*TASK STATEMENT:* Every line that contains the word "bending" should be copied out.

*SUPPLIED RECORDS:*

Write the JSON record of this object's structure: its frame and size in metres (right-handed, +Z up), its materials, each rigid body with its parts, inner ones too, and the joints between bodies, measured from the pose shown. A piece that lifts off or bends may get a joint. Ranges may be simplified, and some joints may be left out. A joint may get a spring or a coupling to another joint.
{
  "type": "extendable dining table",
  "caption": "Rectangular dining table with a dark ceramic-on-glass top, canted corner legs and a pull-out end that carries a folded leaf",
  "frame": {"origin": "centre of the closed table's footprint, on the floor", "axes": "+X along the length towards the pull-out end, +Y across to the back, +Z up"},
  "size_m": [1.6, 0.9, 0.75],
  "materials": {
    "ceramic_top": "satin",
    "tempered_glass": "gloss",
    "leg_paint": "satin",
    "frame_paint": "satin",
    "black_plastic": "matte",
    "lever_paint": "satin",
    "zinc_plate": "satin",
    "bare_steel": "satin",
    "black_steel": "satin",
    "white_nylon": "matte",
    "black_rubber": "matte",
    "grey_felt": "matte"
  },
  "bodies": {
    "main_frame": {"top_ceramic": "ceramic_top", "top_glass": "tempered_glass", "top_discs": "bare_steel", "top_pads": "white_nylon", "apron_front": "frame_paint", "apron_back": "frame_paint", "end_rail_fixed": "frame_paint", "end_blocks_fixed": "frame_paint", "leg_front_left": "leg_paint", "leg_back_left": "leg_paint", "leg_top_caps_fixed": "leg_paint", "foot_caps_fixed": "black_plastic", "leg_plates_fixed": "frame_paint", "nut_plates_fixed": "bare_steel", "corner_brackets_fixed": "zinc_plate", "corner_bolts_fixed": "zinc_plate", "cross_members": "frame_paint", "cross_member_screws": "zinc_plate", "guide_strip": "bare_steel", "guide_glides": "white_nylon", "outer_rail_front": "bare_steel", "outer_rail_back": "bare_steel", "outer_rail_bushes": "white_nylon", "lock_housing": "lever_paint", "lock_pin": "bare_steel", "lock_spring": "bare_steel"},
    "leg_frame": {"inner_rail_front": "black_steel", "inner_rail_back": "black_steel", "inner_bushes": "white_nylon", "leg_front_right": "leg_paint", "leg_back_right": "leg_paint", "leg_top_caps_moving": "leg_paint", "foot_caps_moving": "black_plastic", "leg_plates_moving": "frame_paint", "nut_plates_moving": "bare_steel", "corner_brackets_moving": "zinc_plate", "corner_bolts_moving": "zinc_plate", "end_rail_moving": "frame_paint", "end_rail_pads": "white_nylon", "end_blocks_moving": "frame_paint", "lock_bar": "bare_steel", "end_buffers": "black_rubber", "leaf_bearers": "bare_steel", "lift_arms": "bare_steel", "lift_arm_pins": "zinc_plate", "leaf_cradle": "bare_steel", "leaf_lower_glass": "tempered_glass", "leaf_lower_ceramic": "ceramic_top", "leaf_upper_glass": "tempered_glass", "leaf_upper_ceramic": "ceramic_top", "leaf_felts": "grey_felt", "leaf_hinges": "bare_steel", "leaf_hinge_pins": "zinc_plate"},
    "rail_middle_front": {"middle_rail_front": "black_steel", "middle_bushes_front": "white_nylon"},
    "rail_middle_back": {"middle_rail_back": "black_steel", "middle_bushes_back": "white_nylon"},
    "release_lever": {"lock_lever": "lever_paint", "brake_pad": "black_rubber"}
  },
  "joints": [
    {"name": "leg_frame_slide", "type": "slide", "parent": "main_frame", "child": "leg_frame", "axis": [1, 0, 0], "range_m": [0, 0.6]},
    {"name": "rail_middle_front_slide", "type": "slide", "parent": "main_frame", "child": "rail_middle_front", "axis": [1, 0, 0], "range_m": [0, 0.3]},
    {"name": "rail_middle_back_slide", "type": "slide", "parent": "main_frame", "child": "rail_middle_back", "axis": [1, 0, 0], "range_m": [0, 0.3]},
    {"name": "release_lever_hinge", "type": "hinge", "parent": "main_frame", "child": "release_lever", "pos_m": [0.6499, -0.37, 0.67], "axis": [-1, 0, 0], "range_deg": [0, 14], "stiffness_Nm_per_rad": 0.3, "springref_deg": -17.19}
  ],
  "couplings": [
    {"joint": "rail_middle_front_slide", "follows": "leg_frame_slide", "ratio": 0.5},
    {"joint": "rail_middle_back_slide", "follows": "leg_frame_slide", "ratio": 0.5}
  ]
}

...

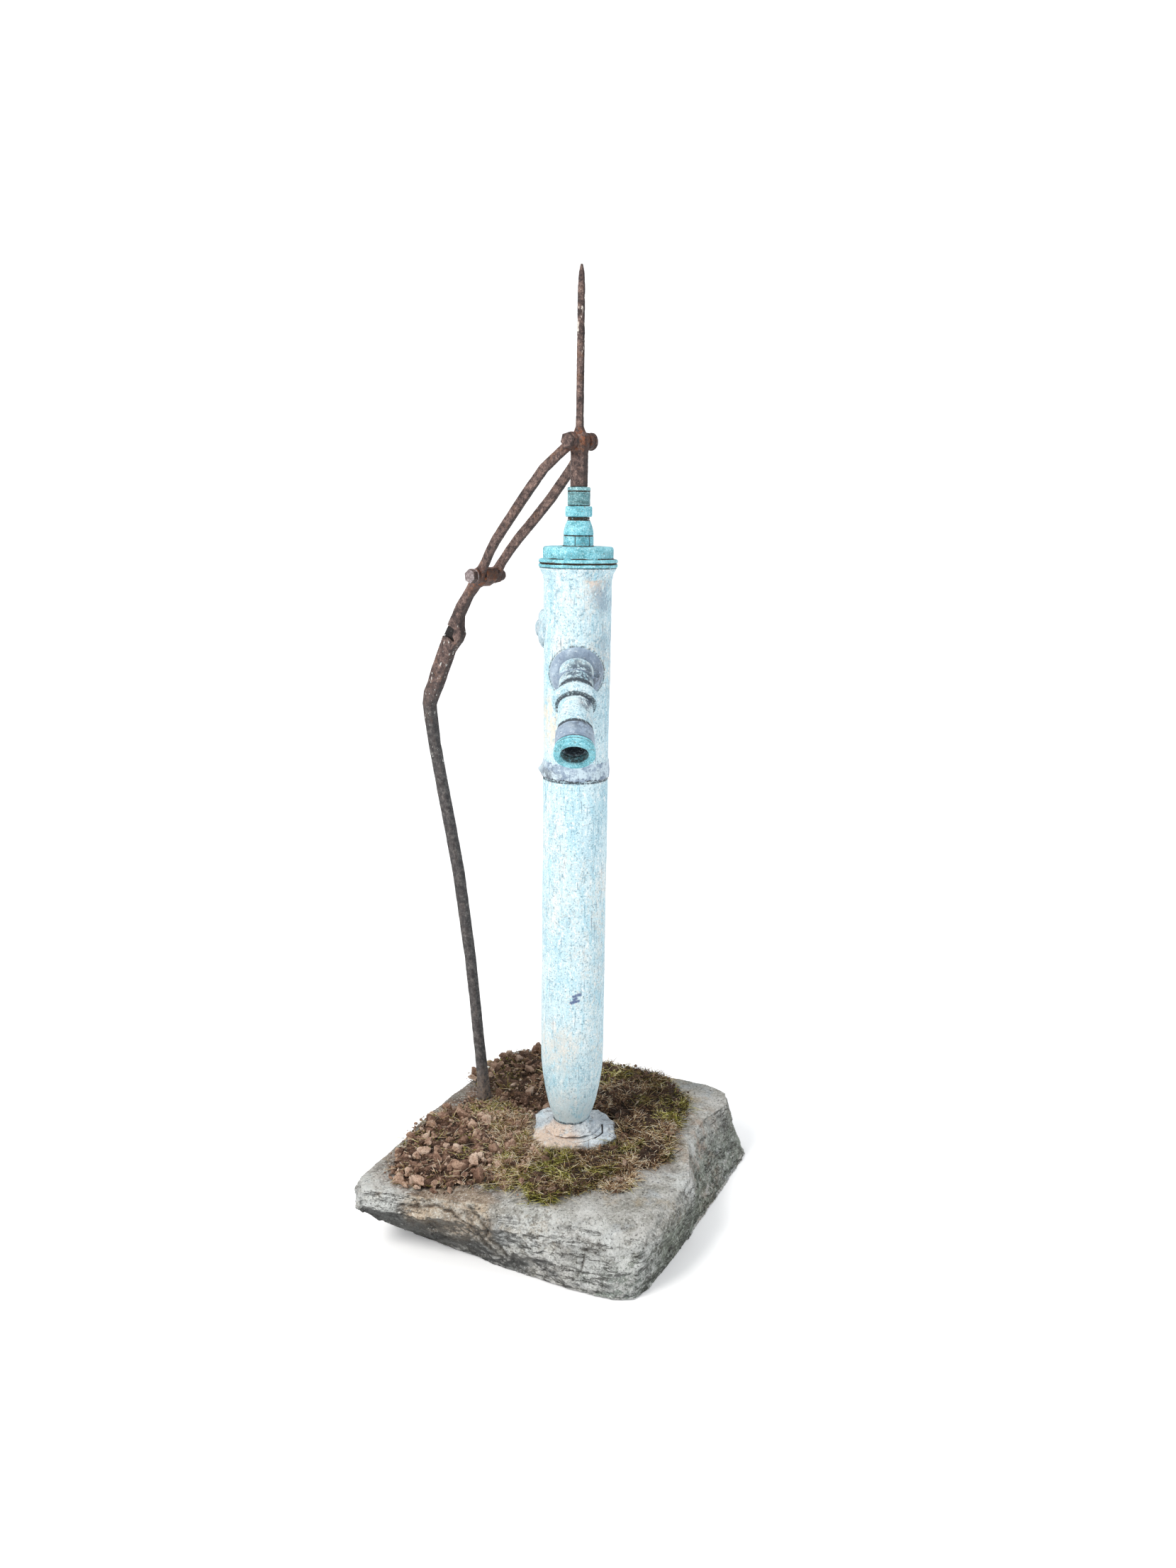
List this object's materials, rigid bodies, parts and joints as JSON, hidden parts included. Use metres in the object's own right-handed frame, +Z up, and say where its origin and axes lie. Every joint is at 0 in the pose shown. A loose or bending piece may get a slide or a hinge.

...

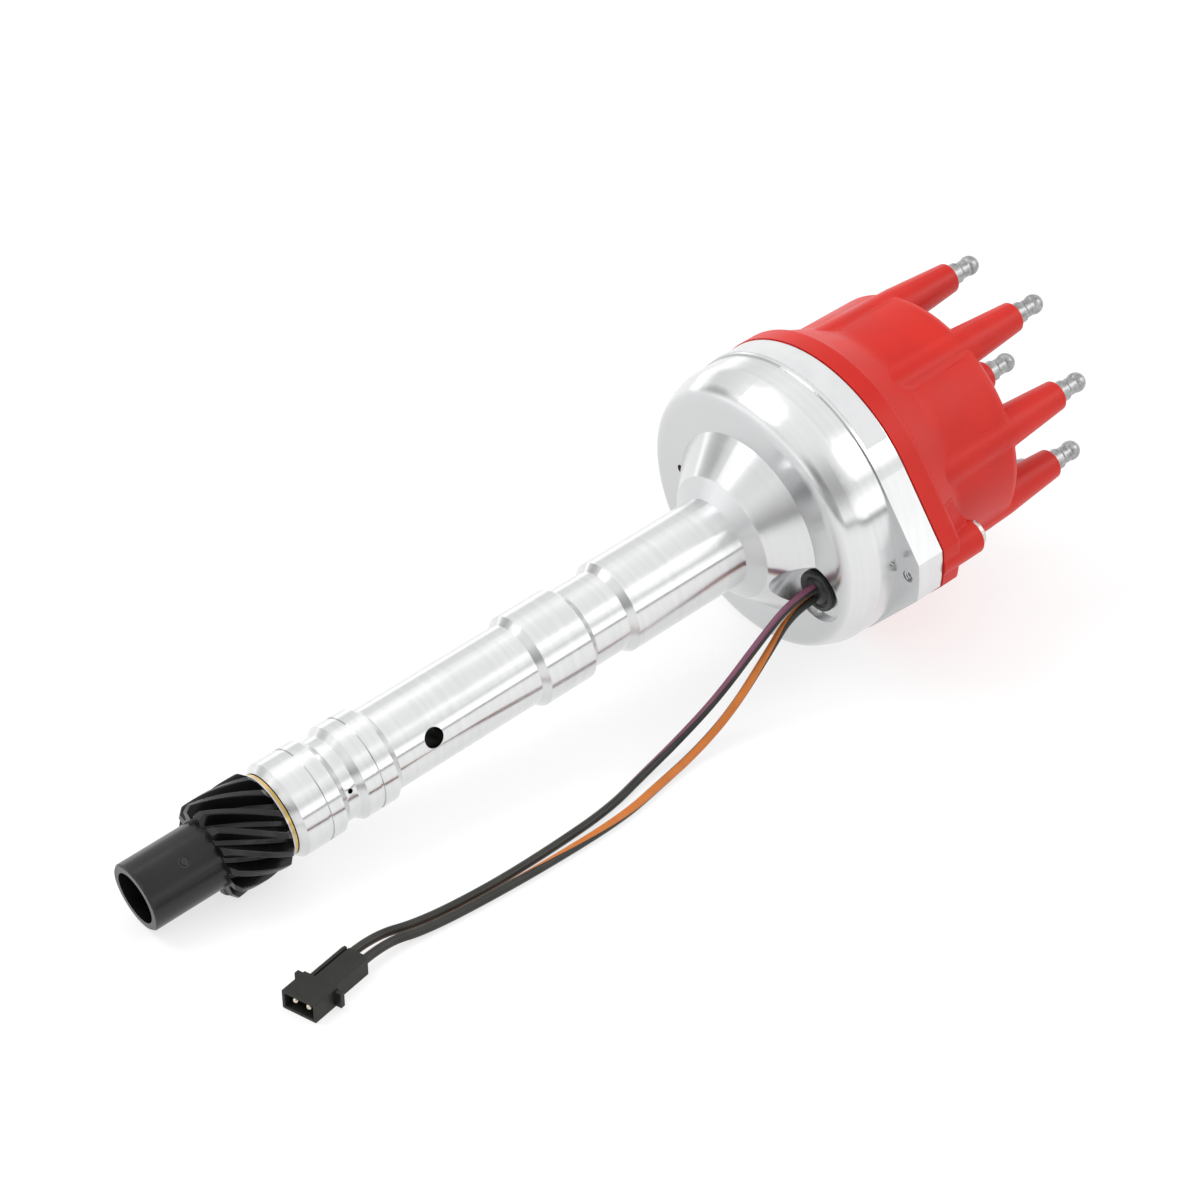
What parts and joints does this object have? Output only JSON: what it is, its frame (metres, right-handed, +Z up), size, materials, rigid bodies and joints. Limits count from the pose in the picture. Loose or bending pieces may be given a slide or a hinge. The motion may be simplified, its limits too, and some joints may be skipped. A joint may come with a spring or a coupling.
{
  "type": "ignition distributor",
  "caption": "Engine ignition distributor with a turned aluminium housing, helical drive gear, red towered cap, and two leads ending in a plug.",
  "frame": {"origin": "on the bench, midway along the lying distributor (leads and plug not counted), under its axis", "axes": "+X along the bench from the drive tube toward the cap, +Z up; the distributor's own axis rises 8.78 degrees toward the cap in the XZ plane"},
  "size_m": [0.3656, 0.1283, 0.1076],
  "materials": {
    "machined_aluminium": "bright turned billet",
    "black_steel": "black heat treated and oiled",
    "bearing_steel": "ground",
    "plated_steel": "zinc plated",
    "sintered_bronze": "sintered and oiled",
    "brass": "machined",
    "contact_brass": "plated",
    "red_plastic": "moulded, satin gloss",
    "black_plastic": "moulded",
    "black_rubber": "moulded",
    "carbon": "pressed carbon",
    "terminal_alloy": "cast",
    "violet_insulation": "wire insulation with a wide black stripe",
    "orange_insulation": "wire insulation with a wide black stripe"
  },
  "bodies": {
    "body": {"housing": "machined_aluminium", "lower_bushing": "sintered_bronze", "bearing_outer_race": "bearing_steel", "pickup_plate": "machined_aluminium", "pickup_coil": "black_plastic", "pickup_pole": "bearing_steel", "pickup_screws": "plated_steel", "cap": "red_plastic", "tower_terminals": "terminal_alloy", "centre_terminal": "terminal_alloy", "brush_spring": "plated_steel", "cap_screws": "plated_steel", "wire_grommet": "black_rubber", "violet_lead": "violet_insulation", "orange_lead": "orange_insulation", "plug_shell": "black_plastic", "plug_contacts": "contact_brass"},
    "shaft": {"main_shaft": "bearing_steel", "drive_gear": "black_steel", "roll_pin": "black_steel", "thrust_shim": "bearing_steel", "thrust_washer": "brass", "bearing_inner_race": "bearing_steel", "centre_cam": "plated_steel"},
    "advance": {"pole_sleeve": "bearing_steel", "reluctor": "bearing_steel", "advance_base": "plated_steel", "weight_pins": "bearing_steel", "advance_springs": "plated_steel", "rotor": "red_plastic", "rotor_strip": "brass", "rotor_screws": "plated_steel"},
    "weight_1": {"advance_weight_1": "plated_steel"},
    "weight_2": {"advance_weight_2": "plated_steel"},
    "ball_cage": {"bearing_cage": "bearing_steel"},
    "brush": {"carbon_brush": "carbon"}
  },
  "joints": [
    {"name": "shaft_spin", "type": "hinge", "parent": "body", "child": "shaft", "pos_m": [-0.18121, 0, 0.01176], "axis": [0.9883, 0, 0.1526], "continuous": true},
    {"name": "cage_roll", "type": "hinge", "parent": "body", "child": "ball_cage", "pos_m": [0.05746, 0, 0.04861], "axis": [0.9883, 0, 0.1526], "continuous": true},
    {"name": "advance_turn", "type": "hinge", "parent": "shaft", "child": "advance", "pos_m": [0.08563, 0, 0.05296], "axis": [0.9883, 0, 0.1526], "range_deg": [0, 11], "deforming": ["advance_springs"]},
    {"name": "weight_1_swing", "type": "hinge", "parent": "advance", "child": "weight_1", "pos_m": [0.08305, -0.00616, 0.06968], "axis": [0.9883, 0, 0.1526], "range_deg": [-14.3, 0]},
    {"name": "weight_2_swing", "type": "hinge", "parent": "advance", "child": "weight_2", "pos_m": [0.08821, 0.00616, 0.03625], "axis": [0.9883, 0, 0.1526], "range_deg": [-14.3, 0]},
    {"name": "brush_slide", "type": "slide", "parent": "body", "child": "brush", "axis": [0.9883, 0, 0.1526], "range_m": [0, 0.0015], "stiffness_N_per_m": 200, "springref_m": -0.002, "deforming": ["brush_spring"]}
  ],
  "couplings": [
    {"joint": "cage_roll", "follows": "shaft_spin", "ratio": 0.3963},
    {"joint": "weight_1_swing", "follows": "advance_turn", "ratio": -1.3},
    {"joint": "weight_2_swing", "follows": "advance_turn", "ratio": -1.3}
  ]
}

*EXPECTED ANSWER:*
List this object's materials, rigid bodies, parts and joints as JSON, hidden parts included. Use metres in the object's own right-handed frame, +Z up, and say where its origin and axes lie. Every joint is at 0 in the pose shown. A loose or bending piece may get a slide or a hinge.
What parts and joints does this object have? Output only JSON: what it is, its frame (metres, right-handed, +Z up), size, materials, rigid bodies and joints. Limits count from the pose in the picture. Loose or bending pieces may be given a slide or a hinge. The motion may be simplified, its limits too, and some joints may be skipped. A joint may come with a spring or a coupling.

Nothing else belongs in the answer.